Below are the records; locate each line with the word "empty" and copy it.

═════ Stored records

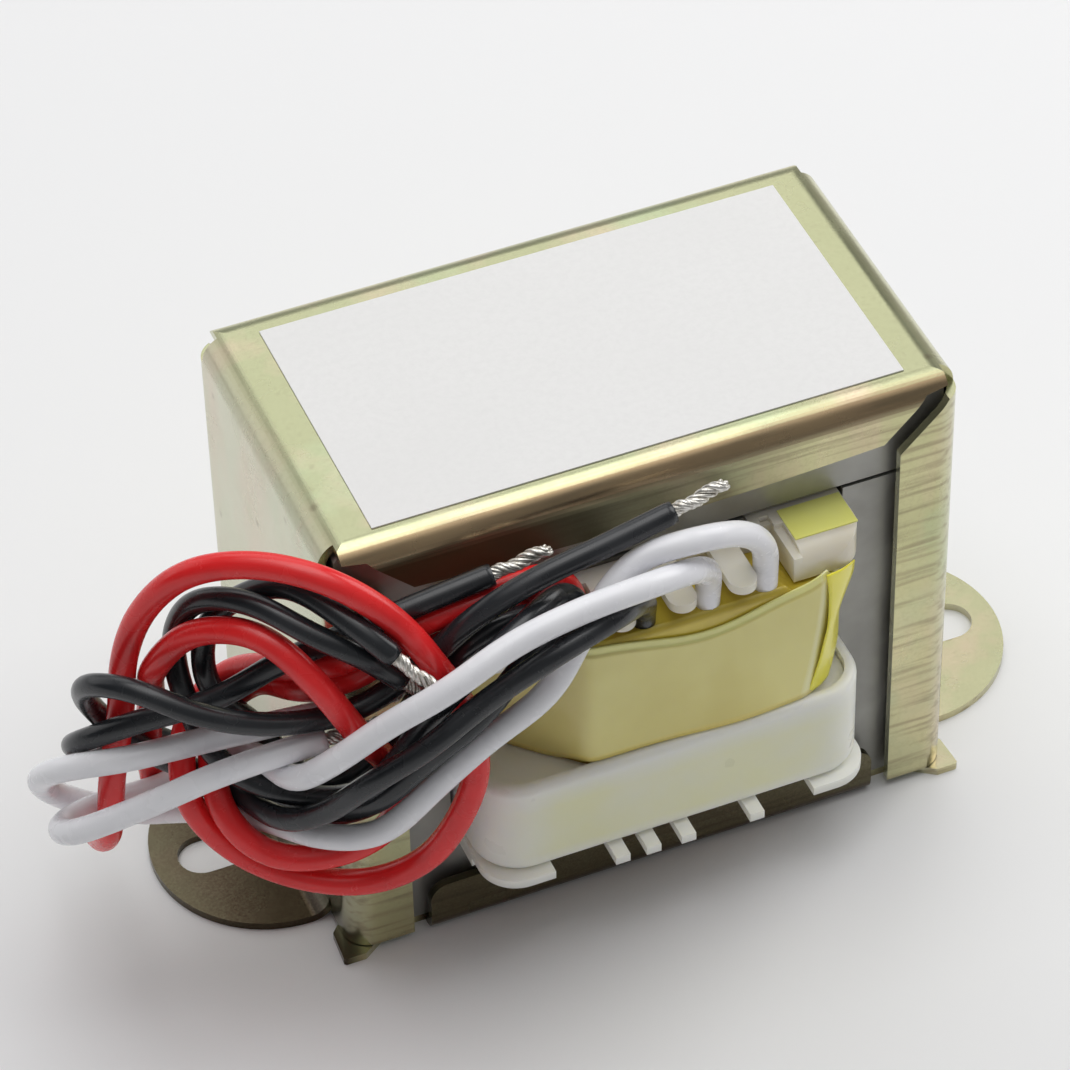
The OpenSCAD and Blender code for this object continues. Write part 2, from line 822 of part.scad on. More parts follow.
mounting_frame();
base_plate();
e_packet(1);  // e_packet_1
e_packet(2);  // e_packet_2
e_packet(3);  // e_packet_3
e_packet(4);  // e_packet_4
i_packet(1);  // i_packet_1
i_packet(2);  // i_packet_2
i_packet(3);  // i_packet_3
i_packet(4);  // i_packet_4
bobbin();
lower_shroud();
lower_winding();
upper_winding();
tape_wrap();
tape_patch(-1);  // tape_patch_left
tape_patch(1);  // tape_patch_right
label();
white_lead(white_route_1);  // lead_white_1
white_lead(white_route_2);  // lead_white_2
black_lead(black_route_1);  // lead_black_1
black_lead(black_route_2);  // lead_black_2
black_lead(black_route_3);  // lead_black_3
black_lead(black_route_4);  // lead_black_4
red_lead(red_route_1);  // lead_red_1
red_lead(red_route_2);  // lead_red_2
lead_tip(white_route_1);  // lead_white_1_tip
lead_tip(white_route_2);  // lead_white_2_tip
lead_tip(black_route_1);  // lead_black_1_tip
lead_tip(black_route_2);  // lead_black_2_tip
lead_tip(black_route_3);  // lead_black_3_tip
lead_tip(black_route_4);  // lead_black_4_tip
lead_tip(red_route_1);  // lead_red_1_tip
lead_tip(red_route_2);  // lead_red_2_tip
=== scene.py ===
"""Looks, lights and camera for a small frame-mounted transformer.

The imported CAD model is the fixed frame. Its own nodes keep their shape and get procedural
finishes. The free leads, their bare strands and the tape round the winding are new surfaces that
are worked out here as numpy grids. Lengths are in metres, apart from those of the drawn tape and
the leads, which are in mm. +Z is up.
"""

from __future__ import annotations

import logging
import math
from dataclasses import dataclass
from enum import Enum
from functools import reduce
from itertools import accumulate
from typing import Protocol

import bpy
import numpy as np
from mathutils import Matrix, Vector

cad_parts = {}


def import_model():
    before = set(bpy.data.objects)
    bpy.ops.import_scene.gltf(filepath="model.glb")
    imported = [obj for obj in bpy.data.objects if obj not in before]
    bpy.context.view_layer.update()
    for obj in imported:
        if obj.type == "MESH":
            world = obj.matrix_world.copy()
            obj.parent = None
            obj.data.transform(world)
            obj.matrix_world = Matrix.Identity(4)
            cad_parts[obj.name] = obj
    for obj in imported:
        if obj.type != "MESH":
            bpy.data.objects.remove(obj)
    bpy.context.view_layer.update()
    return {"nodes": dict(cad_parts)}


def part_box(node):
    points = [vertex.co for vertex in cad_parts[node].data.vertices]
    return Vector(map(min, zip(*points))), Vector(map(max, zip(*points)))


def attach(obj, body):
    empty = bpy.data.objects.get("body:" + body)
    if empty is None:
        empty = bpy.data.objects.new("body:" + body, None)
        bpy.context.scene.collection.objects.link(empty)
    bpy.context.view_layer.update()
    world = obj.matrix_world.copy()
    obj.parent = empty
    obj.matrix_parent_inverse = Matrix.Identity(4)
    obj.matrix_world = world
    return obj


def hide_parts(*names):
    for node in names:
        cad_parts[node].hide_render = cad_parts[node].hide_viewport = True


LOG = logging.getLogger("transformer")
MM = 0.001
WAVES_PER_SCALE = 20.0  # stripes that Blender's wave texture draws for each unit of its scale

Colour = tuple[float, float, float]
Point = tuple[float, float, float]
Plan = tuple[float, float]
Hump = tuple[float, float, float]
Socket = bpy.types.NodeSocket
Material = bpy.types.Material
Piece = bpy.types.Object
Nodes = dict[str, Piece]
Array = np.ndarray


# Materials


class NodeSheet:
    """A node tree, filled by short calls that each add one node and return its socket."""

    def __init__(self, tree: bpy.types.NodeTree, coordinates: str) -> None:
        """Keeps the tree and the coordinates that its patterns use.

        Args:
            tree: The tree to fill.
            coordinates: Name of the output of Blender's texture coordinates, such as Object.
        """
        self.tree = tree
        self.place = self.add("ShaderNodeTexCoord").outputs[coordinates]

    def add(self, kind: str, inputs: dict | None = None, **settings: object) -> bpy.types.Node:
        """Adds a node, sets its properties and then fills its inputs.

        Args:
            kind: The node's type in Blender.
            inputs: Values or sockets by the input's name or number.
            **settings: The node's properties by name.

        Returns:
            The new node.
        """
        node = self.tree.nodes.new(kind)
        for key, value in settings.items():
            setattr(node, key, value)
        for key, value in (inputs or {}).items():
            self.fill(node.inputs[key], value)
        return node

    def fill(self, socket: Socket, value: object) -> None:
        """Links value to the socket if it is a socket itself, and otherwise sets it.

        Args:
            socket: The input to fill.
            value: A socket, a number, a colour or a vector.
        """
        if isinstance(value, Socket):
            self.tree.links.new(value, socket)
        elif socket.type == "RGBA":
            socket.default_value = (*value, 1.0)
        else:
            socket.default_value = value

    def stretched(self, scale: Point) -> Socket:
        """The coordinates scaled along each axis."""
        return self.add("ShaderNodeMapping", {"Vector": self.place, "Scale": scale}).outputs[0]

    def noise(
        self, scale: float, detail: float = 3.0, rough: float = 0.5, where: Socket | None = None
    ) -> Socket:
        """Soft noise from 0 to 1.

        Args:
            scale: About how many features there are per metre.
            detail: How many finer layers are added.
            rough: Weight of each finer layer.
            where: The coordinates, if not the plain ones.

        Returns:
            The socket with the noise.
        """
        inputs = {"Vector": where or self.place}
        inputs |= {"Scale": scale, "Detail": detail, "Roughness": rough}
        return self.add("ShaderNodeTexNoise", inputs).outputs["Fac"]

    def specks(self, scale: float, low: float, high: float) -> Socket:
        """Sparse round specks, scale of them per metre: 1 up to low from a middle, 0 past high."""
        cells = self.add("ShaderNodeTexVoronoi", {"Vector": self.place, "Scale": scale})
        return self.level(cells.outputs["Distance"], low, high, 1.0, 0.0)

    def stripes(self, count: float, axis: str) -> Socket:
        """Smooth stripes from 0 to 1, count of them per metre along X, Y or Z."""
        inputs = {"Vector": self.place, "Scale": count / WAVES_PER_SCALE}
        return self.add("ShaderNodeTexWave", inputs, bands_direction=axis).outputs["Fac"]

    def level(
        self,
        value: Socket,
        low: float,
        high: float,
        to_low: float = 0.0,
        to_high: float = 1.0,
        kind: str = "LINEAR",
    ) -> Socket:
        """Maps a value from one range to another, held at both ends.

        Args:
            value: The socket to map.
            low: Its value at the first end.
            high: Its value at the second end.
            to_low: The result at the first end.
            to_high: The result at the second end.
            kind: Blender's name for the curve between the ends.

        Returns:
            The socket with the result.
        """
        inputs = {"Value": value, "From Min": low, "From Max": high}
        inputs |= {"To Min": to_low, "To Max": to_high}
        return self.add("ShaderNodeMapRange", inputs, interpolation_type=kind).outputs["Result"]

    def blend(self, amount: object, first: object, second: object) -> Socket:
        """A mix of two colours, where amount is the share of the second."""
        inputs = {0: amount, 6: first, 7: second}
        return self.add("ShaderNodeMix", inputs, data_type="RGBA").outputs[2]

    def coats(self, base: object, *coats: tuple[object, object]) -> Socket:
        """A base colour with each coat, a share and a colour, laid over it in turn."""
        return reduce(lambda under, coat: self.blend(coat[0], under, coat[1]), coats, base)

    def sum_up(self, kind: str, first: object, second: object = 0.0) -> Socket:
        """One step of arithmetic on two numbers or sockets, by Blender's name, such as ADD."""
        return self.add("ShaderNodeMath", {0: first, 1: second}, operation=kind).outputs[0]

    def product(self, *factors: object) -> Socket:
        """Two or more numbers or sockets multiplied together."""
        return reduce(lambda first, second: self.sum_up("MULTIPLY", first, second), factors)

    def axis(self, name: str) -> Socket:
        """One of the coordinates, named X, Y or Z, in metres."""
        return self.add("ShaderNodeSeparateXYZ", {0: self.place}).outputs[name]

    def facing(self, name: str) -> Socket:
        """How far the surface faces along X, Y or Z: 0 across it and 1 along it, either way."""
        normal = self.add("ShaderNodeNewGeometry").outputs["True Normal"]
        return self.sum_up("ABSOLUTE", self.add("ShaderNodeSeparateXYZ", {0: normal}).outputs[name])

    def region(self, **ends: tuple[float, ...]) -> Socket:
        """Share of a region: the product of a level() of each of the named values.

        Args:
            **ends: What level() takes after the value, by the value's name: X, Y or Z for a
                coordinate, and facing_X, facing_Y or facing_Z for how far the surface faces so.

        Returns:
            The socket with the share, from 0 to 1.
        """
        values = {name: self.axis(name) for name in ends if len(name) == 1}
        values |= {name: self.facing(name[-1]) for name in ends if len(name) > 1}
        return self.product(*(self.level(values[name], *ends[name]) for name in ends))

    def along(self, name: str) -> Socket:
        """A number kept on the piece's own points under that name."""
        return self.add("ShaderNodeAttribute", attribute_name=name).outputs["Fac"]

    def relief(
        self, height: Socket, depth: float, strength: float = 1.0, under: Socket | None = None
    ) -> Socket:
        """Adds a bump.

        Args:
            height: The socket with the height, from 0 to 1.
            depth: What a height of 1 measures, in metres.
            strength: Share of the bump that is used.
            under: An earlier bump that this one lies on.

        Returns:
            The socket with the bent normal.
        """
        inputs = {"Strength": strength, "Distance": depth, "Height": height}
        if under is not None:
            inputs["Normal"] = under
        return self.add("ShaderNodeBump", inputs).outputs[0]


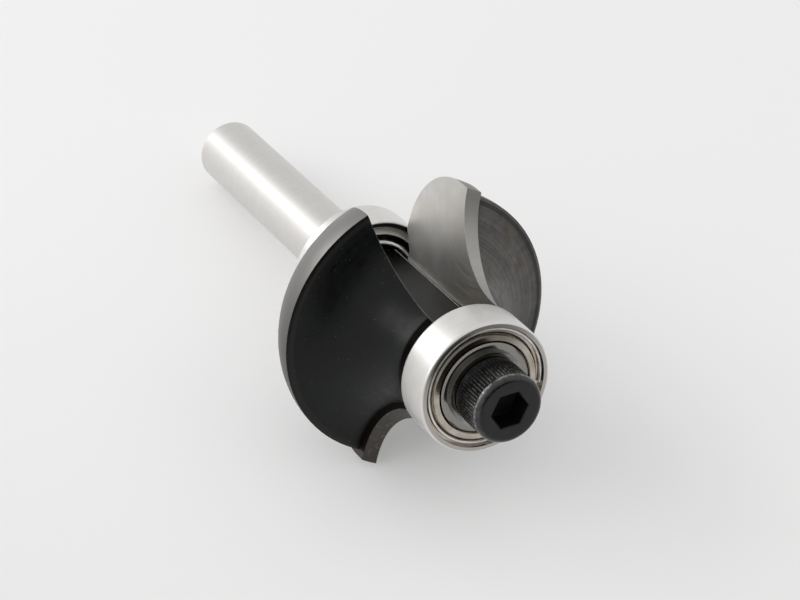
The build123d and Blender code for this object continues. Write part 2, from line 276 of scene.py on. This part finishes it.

══════════

• _Exercise answer_
    empty = bpy.data.objects.get("body:" + body)
    if empty is None:
        empty = bpy.data.objects.new("body:" + body, None)
        bpy.context.scene.collection.objects.link(empty)
    obj.parent = empty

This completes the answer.